We ended up paying exorbitant prices for soft drinks. The whole mood of the place was wrong. It didn’t feel right going to Madness with groups of families scoffing Tayto crisps and big bags of popcorn all around you. Depressed looking twenty something year olds walking around the aisles selling plastic bottles of Carlsberg like it was a baseball game in the States. It was along way from when Madness played the Olympic Ballroom off Camden Street in 1980.
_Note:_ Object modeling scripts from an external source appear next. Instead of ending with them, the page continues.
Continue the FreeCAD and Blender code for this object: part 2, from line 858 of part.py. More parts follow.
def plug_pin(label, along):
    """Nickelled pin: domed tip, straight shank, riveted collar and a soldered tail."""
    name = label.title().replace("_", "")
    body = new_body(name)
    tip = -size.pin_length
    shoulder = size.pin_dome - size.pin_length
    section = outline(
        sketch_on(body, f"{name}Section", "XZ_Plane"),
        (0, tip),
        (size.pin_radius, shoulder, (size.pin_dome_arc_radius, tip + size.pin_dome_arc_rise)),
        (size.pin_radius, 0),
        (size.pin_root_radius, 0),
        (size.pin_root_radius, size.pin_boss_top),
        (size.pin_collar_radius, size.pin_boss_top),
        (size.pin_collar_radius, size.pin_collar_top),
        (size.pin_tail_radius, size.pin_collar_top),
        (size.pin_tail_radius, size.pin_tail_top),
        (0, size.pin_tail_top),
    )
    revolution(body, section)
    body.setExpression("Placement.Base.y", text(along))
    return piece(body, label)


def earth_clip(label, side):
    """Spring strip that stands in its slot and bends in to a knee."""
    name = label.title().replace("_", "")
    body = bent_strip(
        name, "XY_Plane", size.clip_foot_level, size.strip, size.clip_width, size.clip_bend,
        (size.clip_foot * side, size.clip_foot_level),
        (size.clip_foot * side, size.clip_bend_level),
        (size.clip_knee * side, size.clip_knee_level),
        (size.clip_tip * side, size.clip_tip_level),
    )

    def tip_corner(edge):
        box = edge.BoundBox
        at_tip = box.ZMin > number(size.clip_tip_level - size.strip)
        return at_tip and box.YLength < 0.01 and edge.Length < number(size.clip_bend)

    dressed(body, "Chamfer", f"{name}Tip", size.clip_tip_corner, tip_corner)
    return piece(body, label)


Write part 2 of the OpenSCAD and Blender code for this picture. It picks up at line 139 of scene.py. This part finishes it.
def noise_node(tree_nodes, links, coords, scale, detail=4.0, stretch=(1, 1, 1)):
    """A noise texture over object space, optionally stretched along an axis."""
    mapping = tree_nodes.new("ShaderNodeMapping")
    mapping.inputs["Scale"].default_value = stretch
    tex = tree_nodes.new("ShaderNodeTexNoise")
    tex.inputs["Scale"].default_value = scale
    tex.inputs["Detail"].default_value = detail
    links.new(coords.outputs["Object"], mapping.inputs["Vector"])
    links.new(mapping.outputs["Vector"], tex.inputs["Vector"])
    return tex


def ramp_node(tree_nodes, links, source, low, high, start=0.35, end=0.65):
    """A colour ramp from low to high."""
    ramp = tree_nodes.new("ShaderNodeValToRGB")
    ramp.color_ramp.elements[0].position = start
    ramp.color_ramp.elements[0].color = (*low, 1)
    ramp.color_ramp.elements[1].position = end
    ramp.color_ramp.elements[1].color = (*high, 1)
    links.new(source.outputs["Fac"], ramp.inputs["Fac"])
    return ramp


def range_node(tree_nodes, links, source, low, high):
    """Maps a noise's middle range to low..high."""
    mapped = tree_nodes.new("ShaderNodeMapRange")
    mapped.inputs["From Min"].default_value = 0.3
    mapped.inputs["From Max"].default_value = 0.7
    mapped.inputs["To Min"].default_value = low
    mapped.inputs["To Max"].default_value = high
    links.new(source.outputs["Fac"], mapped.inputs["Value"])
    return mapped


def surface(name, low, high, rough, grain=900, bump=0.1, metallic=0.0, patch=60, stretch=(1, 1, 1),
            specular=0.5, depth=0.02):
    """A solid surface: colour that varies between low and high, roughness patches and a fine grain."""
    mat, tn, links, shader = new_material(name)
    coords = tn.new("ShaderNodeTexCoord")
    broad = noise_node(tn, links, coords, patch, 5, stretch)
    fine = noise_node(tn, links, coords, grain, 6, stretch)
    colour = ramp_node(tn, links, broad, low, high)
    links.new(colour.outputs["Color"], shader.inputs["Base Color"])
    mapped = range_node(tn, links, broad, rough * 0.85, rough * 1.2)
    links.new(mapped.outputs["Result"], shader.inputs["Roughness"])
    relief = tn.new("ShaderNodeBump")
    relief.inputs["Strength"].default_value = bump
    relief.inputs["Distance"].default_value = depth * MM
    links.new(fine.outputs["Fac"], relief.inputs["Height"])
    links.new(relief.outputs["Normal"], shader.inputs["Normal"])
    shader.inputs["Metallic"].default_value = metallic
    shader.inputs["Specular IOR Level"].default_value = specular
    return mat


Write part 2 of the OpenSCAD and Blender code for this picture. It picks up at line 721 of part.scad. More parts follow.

Jerry Dammers from The Specials acted as the warm up DJ (Dammers famously had a big falling out with the rest of the band meaning that he didn’t join them on their triumphant 30th anniversary tour). There’s no doubt that Dammers was an excellent DJ and has a unrivalled knowledge of ska particularly the early Trojan and Studio One records. However, he shouldn’t have been the one trying to warm up such a huge crowd and venue. Leave Dammers for the after show party. Madness should of got one of the many local hardworking ska bands to act as support. The Bionic Rats, Present Arms, Skazz or The Gangsters come to mind. Fact of the matter is – it doesn’t work well to have a DJ in the middle of a massive stage, playing old 45s, trying to loosen up the crowd in a venue the size of large warehouse.

Following a long wait and an anti climatic 10mins ‘short’ documentary about the early days of Madness that they shown on a screen that was too small above the stage, the band came on. As hoped, they were on form, belting out hit after hit. The crowd went nuts. Decent end to a bad start.

Afterwards, I went down to meet Dfallon and some of his school friends (who I’ve since befriended) down in Mulligans on Poolbeg Street. The place was surprisingly busy for a Monday evening. By the time I finished queuing up and had the first sip of my pint, the gang had begun to put on their coats. This was a pub-crawl and our next stop was Kehoe’s on South Anne Street. The whole place was packed. It’s no fun trying to have a pint and a chat when you risk knocking someone’s drink by turning around. After Kehoe’s, we began an ardent quest to find a nightclub that was open on a Bank Holiday. We had no luck. Everywhere decent place was closed and every kip was full. Roll on New Years Eve.